> _WHAT THE EXERCISE ASKS_:
The data must be returned in full and exactly as given.

-=-=-

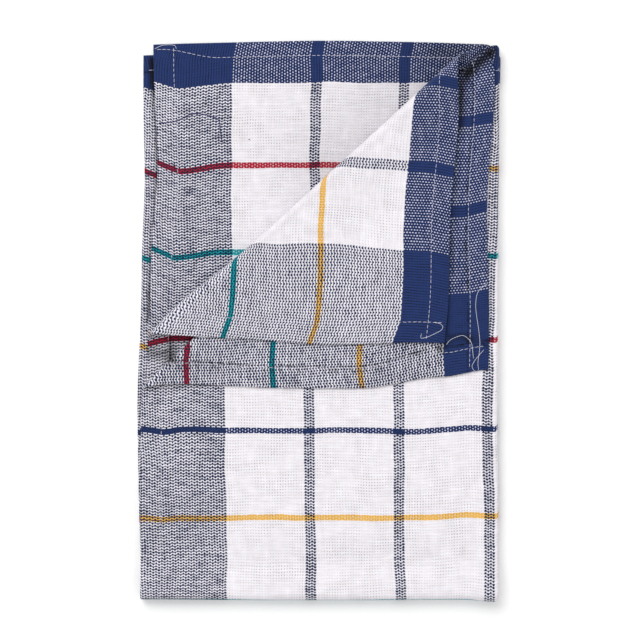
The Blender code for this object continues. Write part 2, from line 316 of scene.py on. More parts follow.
def fold_lengthwise(across, offset):
    """(distance right of the crease, height over the outer layer, gap of the pair).

    offset is the distance from the cloth's middle surface towards its right side, which is
    outside this fold.
    """
    radius = pair_gap(0.0) / 2
    bend = min(max(across / radius, -math.pi / 2), math.pi / 2)
    past = abs(across - bend * radius)
    right = (radius + offset) * math.cos(bend) - radius - past
    gap = pair_gap(past)
    swing = (1.0 - math.sin(bend)) / 2
    height = swing * gap - offset * math.sin(bend)
    return right, height, gap


def fold_crosswise(along, height, middle_height, gap):
    """(y, z) of a point at this height over the outer layer of its half."""
    centre_z = CLOTH_THICKNESS / 2 + gap + CROSS_FOLD_INNER_RADIUS
    middle_radius = gap + CROSS_FOLD_INNER_RADIUS - middle_height
    bend = min(max(along / middle_radius, -math.pi / 2), math.pi / 2)
    past = abs(along - bend * middle_radius)
    radius = gap + CROSS_FOLD_INNER_RADIUS - height
    y = CROSS_FOLD_CENTRE_Y - radius * math.cos(bend) + past
    z = centre_z + radius * math.sin(bend)
    if along > 0:
        z -= CROSS_BULGE - upper_lift(past)
    return y, z


def upper_pair_gap(x, y):
    """Height between the upper half's two layers at this place on the folded towel."""
    crease_x = row_at(OUTLINE, y - CROSS_FOLD_CENTRE_Y).crease_x
    return pair_gap(max(crease_x - pair_gap(0.0) / 2 - x, 0.0))


def upper_half_height(x, y):
    """Middle surface of the upper half's outer layer, before the corner is turned back."""
    layers_below = 2 * upper_pair_gap(x, y) + RIGHT_SIDES_PITCH
    from_fold = max(y - CROSS_FOLD_CENTRE_Y, 0.0)
    return CLOTH_THICKNESS / 2 + layers_below + upper_lift(from_fold)


def turn_axes(turn):
    """(toe, length, unit vector from toe to head, unit vector from the roll to the corner)."""
    toe = Vector((turn.toe_x, turn.toe_y))
    run = Vector((turn.head_x, turn.head_y)) - toe
    forward = run.normalized()
    return toe, run.length, forward, Vector((-forward.y, forward.x))


def roll_place(turn, x, y):
    """(share of the way from toe to head, distance past the line that the cloth mirrors on)."""
    toe, length, forward, outward = turn_axes(turn)
    from_toe = Vector((x, y)) - toe
    return from_toe.dot(forward) / length, from_toe.dot(outward)


def loop_height(turn, share):
    return blend(turn.toe_loop, turn.head_loop, ease(share))


def loop_reach(turn, share):
    """How far the loop sticks out past the start of its bend: it is pointed near its toe."""
    pointed = turn.toe_point * bell((share - TOE_POINT_SHARE) / TOE_POINT_SPREAD)
    slack = turn.slack * faded_in(share, SLACK_ALONG_ROLL)
    return loop_height(turn, share) / 2 + pointed - slack


def outer_flap_rise(x, y):
    """Height of the turned-back outer layer over the unturned one."""
    share, past = roll_place(OUTER_LAYER_TURN, x, y)
    loop = loop_height(OUTER_LAYER_TURN, share)
    return blend(loop, RIGHT_SIDES_PITCH, ease(-past / ROLL_SETTLES_IN))


def inner_flap_rise(x, y):
    """Height of the turned-back inner layer, on top, over the unturned outer layer."""
    share, past = roll_place(INNER_LAYER_TURN, x, y)
    loop = loop_height(INNER_LAYER_TURN, share)
    under = loop_height(OUTER_LAYER_TURN, share) + WRONG_SIDES_PITCH
    resting = outer_flap_rise(x, y) + WRONG_SIDES_PITCH
    spare = max(loop - WRONG_SIDES_PITCH - under, 0.0)
    return resting + spare * (1.0 - ease(-past / ROLL_SETTLES_IN))


def turn_back_corner(x, y, z, offset, turn, is_inner):
    """Rolls a point of the upper half over, if it lies past the turned-back corner's fold.

    z and the answer include offset, the distance above the layer's middle surface.
    """
    share, past_mirror = roll_place(turn, x, y)
    flap_rise = inner_flap_rise if is_inner else outer_flap_rise
    radius = loop_height(turn, share) / 2
    past = past_mirror + math.pi * radius / 2
    if past <= 0.0:
        return x, y, z
    _, length, forward, outward = turn_axes(turn)
    start = Vector((x, y)) - past * outward
    bend = min(past / radius, math.pi)
    beyond = past - bend * radius
    reach = loop_reach(turn, share) * math.sin(bend) - beyond * (1.0 - BIAS_SHRINK)
    stretch = BIAS_STRETCH * ease(beyond / BIAS_STRETCH_REACH)
    slip = stretch * (share - BIAS_STRETCH_MIDDLE) * length
    middle = start + reach * outward + slip * forward
    normal_out = -offset * math.sin(bend)
    normal_up = offset * math.cos(bend)
    layer_z = upper_half_height(middle.x, middle.y)
    low = layer_z - (upper_pair_gap(middle.x, middle.y) if is_inner else 0.0)
    high = layer_z + flap_rise(middle.x, middle.y)
    turned = (1.0 - math.cos(bend)) / 2
    place = middle + normal_out * outward
    return place.x, place.y, blend(low, high, turned) + normal_up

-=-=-

> _SOLUTION_:
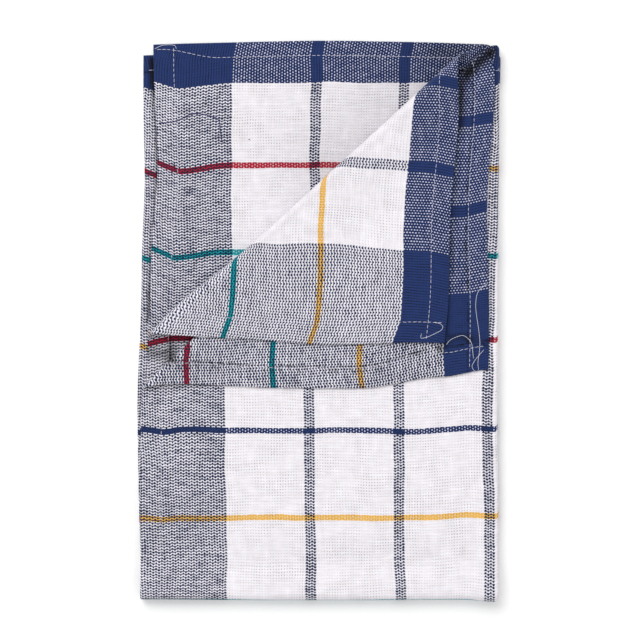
The Blender code for this object continues. Write part 2, from line 316 of scene.py on. More parts follow.
def fold_lengthwise(across, offset):
    """(distance right of the crease, height over the outer layer, gap of the pair).

    offset is the distance from the cloth's middle surface towards its right side, which is
    outside this fold.
    """
    radius = pair_gap(0.0) / 2
    bend = min(max(across / radius, -math.pi / 2), math.pi / 2)
    past = abs(across - bend * radius)
    right = (radius + offset) * math.cos(bend) - radius - past
    gap = pair_gap(past)
    swing = (1.0 - math.sin(bend)) / 2
    height = swing * gap - offset * math.sin(bend)
    return right, height, gap


def fold_crosswise(along, height, middle_height, gap):
    """(y, z) of a point at this height over the outer layer of its half."""
    centre_z = CLOTH_THICKNESS / 2 + gap + CROSS_FOLD_INNER_RADIUS
    middle_radius = gap + CROSS_FOLD_INNER_RADIUS - middle_height
    bend = min(max(along / middle_radius, -math.pi / 2), math.pi / 2)
    past = abs(along - bend * middle_radius)
    radius = gap + CROSS_FOLD_INNER_RADIUS - height
    y = CROSS_FOLD_CENTRE_Y - radius * math.cos(bend) + past
    z = centre_z + radius * math.sin(bend)
    if along > 0:
        z -= CROSS_BULGE - upper_lift(past)
    return y, z


def upper_pair_gap(x, y):
    """Height between the upper half's two layers at this place on the folded towel."""
    crease_x = row_at(OUTLINE, y - CROSS_FOLD_CENTRE_Y).crease_x
    return pair_gap(max(crease_x - pair_gap(0.0) / 2 - x, 0.0))


def upper_half_height(x, y):
    """Middle surface of the upper half's outer layer, before the corner is turned back."""
    layers_below = 2 * upper_pair_gap(x, y) + RIGHT_SIDES_PITCH
    from_fold = max(y - CROSS_FOLD_CENTRE_Y, 0.0)
    return CLOTH_THICKNESS / 2 + layers_below + upper_lift(from_fold)


def turn_axes(turn):
    """(toe, length, unit vector from toe to head, unit vector from the roll to the corner)."""
    toe = Vector((turn.toe_x, turn.toe_y))
    run = Vector((turn.head_x, turn.head_y)) - toe
    forward = run.normalized()
    return toe, run.length, forward, Vector((-forward.y, forward.x))


def roll_place(turn, x, y):
    """(share of the way from toe to head, distance past the line that the cloth mirrors on)."""
    toe, length, forward, outward = turn_axes(turn)
    from_toe = Vector((x, y)) - toe
    return from_toe.dot(forward) / length, from_toe.dot(outward)


def loop_height(turn, share):
    return blend(turn.toe_loop, turn.head_loop, ease(share))


def loop_reach(turn, share):
    """How far the loop sticks out past the start of its bend: it is pointed near its toe."""
    pointed = turn.toe_point * bell((share - TOE_POINT_SHARE) / TOE_POINT_SPREAD)
    slack = turn.slack * faded_in(share, SLACK_ALONG_ROLL)
    return loop_height(turn, share) / 2 + pointed - slack


def outer_flap_rise(x, y):
    """Height of the turned-back outer layer over the unturned one."""
    share, past = roll_place(OUTER_LAYER_TURN, x, y)
    loop = loop_height(OUTER_LAYER_TURN, share)
    return blend(loop, RIGHT_SIDES_PITCH, ease(-past / ROLL_SETTLES_IN))


def inner_flap_rise(x, y):
    """Height of the turned-back inner layer, on top, over the unturned outer layer."""
    share, past = roll_place(INNER_LAYER_TURN, x, y)
    loop = loop_height(INNER_LAYER_TURN, share)
    under = loop_height(OUTER_LAYER_TURN, share) + WRONG_SIDES_PITCH
    resting = outer_flap_rise(x, y) + WRONG_SIDES_PITCH
    spare = max(loop - WRONG_SIDES_PITCH - under, 0.0)
    return resting + spare * (1.0 - ease(-past / ROLL_SETTLES_IN))


def turn_back_corner(x, y, z, offset, turn, is_inner):
    """Rolls a point of the upper half over, if it lies past the turned-back corner's fold.

    z and the answer include offset, the distance above the layer's middle surface.
    """
    share, past_mirror = roll_place(turn, x, y)
    flap_rise = inner_flap_rise if is_inner else outer_flap_rise
    radius = loop_height(turn, share) / 2
    past = past_mirror + math.pi * radius / 2
    if past <= 0.0:
        return x, y, z
    _, length, forward, outward = turn_axes(turn)
    start = Vector((x, y)) - past * outward
    bend = min(past / radius, math.pi)
    beyond = past - bend * radius
    reach = loop_reach(turn, share) * math.sin(bend) - beyond * (1.0 - BIAS_SHRINK)
    stretch = BIAS_STRETCH * ease(beyond / BIAS_STRETCH_REACH)
    slip = stretch * (share - BIAS_STRETCH_MIDDLE) * length
    middle = start + reach * outward + slip * forward
    normal_out = -offset * math.sin(bend)
    normal_up = offset * math.cos(bend)
    layer_z = upper_half_height(middle.x, middle.y)
    low = layer_z - (upper_pair_gap(middle.x, middle.y) if is_inner else 0.0)
    high = layer_z + flap_rise(middle.x, middle.y)
    turned = (1.0 - math.cos(bend)) / 2
    place = middle + normal_out * outward
    return place.x, place.y, blend(low, high, turned) + normal_up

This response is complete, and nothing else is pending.